Quote the material below exactly as written, from the first line to the line that holds "a clear lid.", endpoints included.

--- START OF Given material ---

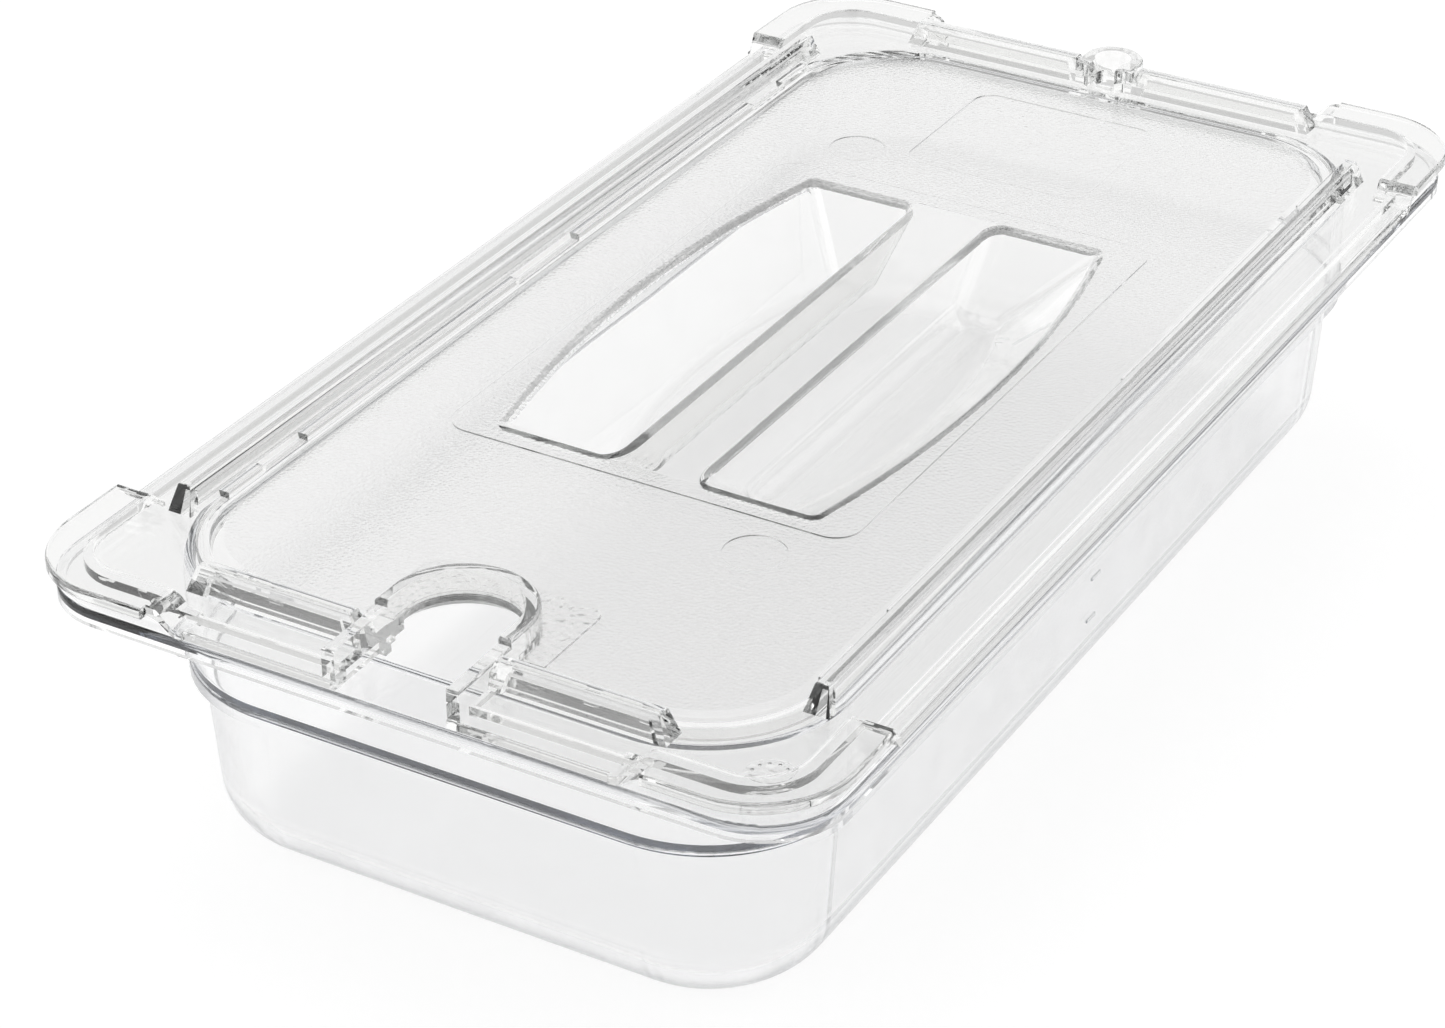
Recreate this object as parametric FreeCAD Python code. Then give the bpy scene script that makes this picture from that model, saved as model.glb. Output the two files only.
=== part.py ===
"""One-third-size deli food pan with a clear lid.

Units are millimetres.  X is the width, Y the length and Z is up.  The utensil slot is at the -Y end.
The origin is the middle of the pan's base, on the surface that the pan stands on.
"""
import FreeCAD, Part
import math
import os

from FreeCAD import Vector

# ---------------------------------------------------------------- how solids are combined
OVERLAP = 0.6                # how far pieces that are fused run into each other
CLEAR = 5.0                  # how far cutters run past what they cut
TOUCH = 0.1                  # slack when edges are picked by where they lie

# ---------------------------------------------------------------- driving sizes
PAN_HEIGHT = 65.0            # top of the rim above the base
RIM_HALF_X = 88.0            # one-third size: the rim is 176 by 325
RIM_HALF_Y = 162.5
RIM_CORNER_R = 18.0
RIM_THICK = 2.5
RIM_LIP_DEPTH = 3.6          # rolled-down outer edge of the rim
RIM_LIP_THICK = 2.0
RIM_EDGE_R = 0.9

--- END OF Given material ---

The output:
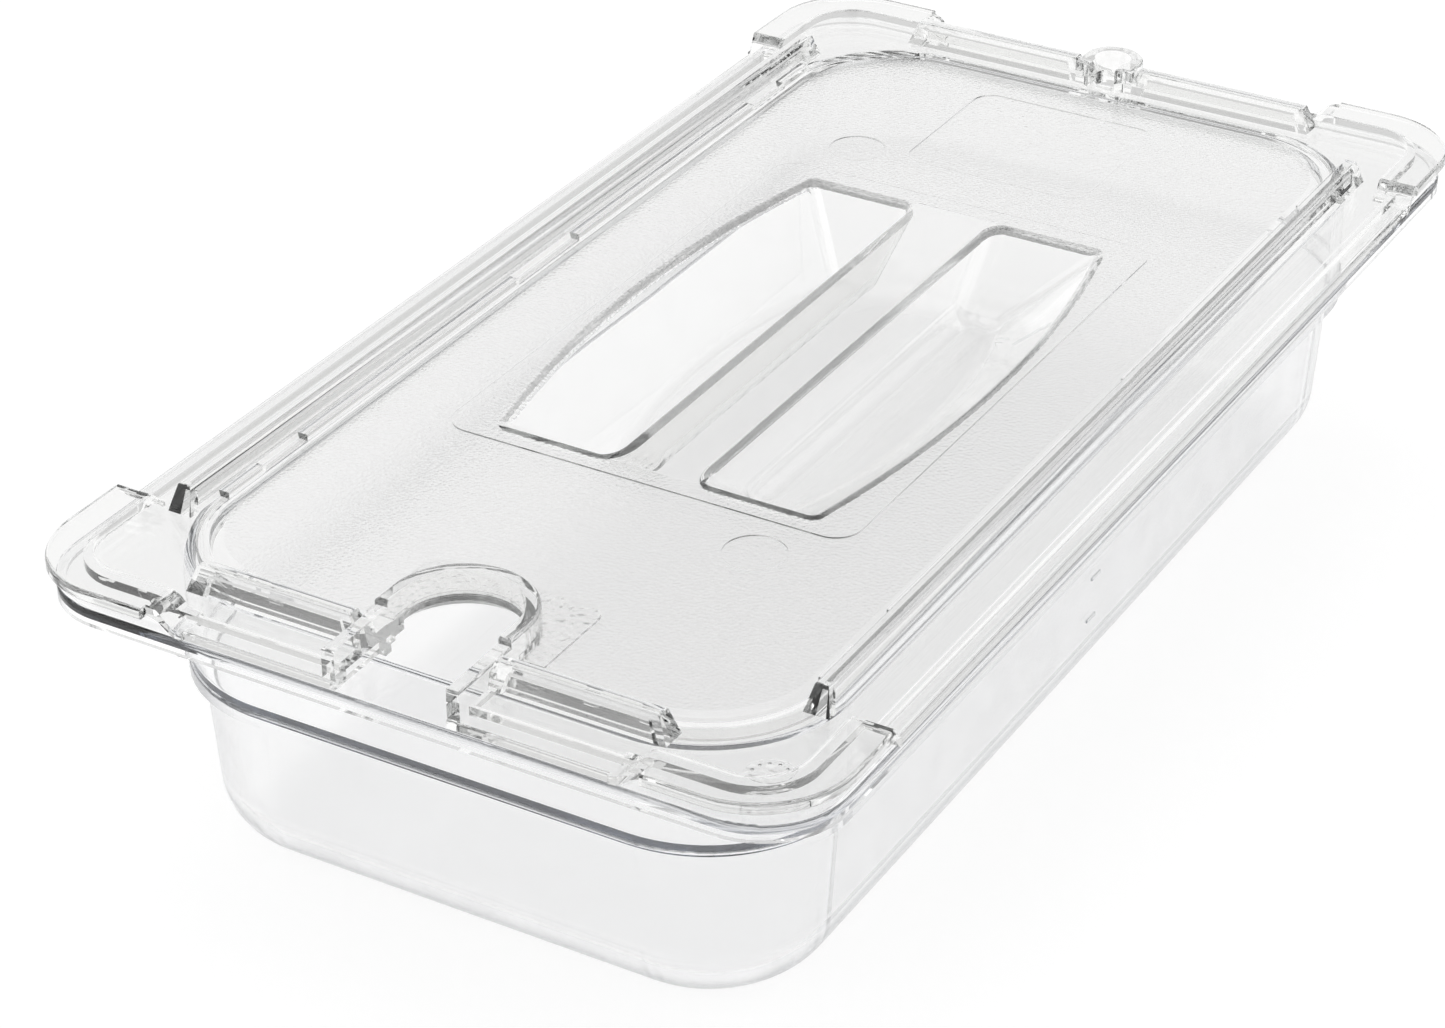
Recreate this object as parametric FreeCAD Python code. Then give the bpy scene script that makes this picture from that model, saved as model.glb. Output the two files only.
=== part.py ===
"""One-third-size deli food pan with a clear lid.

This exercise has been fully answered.